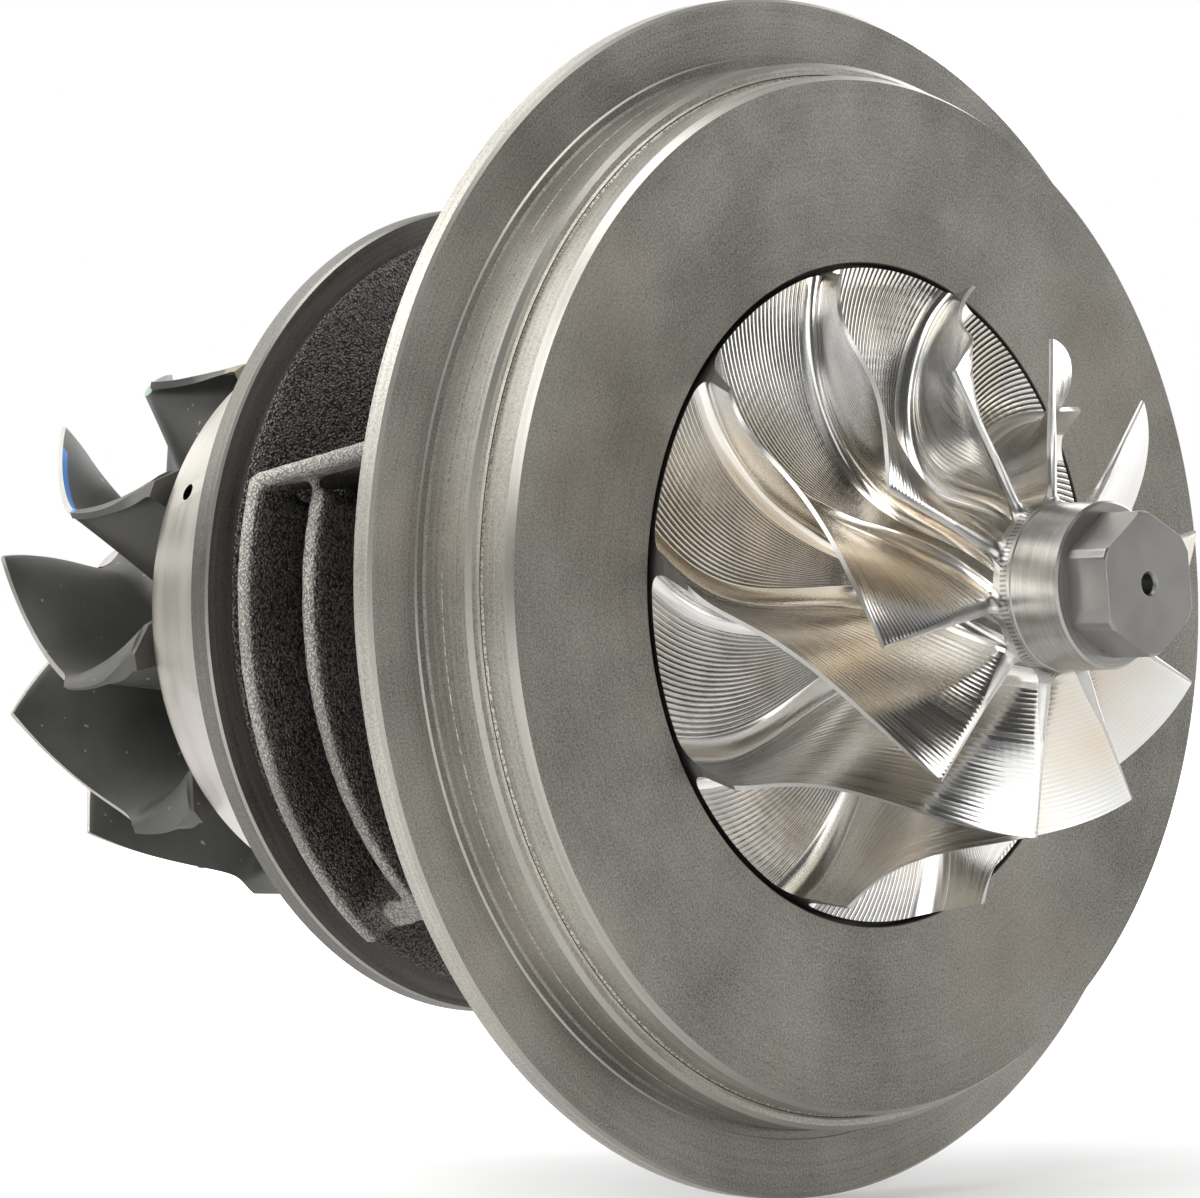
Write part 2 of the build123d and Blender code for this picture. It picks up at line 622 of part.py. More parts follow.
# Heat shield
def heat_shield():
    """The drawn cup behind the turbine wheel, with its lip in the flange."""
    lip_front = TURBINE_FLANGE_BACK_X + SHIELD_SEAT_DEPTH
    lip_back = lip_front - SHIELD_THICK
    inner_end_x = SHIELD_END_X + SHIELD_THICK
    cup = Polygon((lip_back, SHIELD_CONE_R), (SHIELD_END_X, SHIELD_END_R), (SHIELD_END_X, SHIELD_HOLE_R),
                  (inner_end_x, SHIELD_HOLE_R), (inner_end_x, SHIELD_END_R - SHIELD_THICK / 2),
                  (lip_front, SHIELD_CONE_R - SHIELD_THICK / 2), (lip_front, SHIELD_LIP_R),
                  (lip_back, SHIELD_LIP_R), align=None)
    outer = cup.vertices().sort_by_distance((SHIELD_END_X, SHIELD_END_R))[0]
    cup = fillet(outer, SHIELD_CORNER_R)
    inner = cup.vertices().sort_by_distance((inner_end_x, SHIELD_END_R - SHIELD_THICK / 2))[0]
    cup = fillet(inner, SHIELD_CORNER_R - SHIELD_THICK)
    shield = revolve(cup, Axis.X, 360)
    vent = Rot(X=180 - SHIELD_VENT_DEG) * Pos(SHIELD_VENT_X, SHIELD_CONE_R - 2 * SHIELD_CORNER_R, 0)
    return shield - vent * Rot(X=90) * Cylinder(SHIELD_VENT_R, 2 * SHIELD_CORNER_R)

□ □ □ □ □

Reproduce all data above, unchanged.

**PROBLEM SOLUTION:**
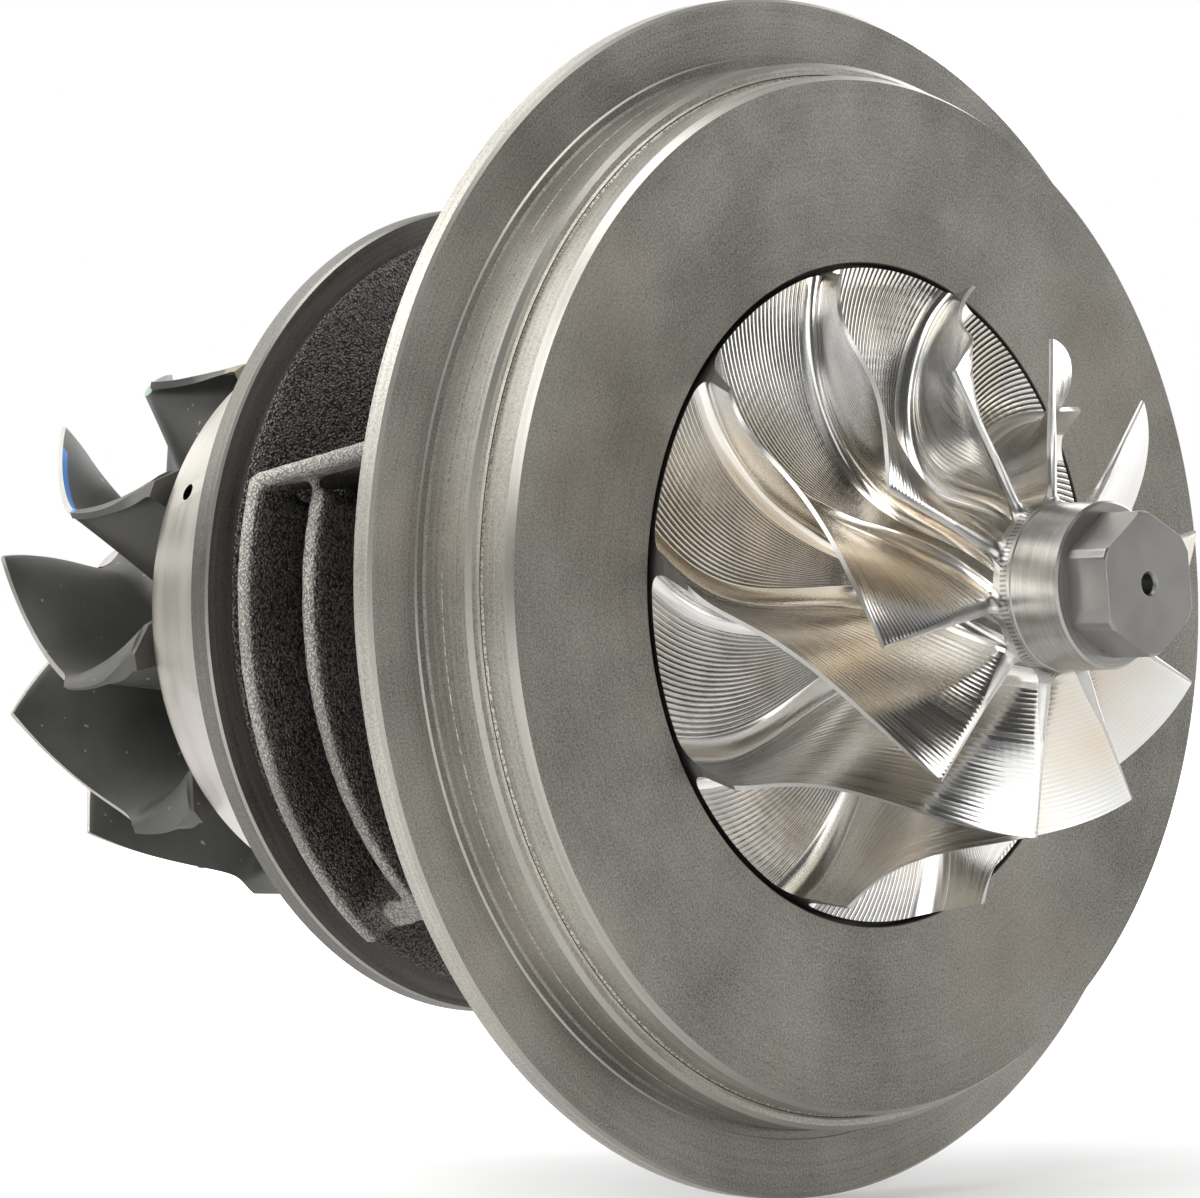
Write part 2 of the build123d and Blender code for this picture. It picks up at line 622 of part.py. More parts follow.
# Heat shield
def heat_shield():
    """The drawn cup behind the turbine wheel, with its lip in the flange."""
    lip_front = TURBINE_FLANGE_BACK_X + SHIELD_SEAT_DEPTH
    lip_back = lip_front - SHIELD_THICK
    inner_end_x = SHIELD_END_X + SHIELD_THICK
    cup = Polygon((lip_back, SHIELD_CONE_R), (SHIELD_END_X, SHIELD_END_R), (SHIELD_END_X, SHIELD_HOLE_R),
                  (inner_end_x, SHIELD_HOLE_R), (inner_end_x, SHIELD_END_R - SHIELD_THICK / 2),
                  (lip_front, SHIELD_CONE_R - SHIELD_THICK / 2), (lip_front, SHIELD_LIP_R),
                  (lip_back, SHIELD_LIP_R), align=None)
    outer = cup.vertices().sort_by_distance((SHIELD_END_X, SHIELD_END_R))[0]
    cup = fillet(outer, SHIELD_CORNER_R)
    inner = cup.vertices().sort_by_distance((inner_end_x, SHIELD_END_R - SHIELD_THICK / 2))[0]
    cup = fillet(inner, SHIELD_CORNER_R - SHIELD_THICK)
    shield = revolve(cup, Axis.X, 360)
    vent = Rot(X=180 - SHIELD_VENT_DEG) * Pos(SHIELD_VENT_X, SHIELD_CONE_R - 2 * SHIELD_CORNER_R, 0)
    return shield - vent * Rot(X=90) * Cylinder(SHIELD_VENT_R, 2 * SHIELD_CORNER_R)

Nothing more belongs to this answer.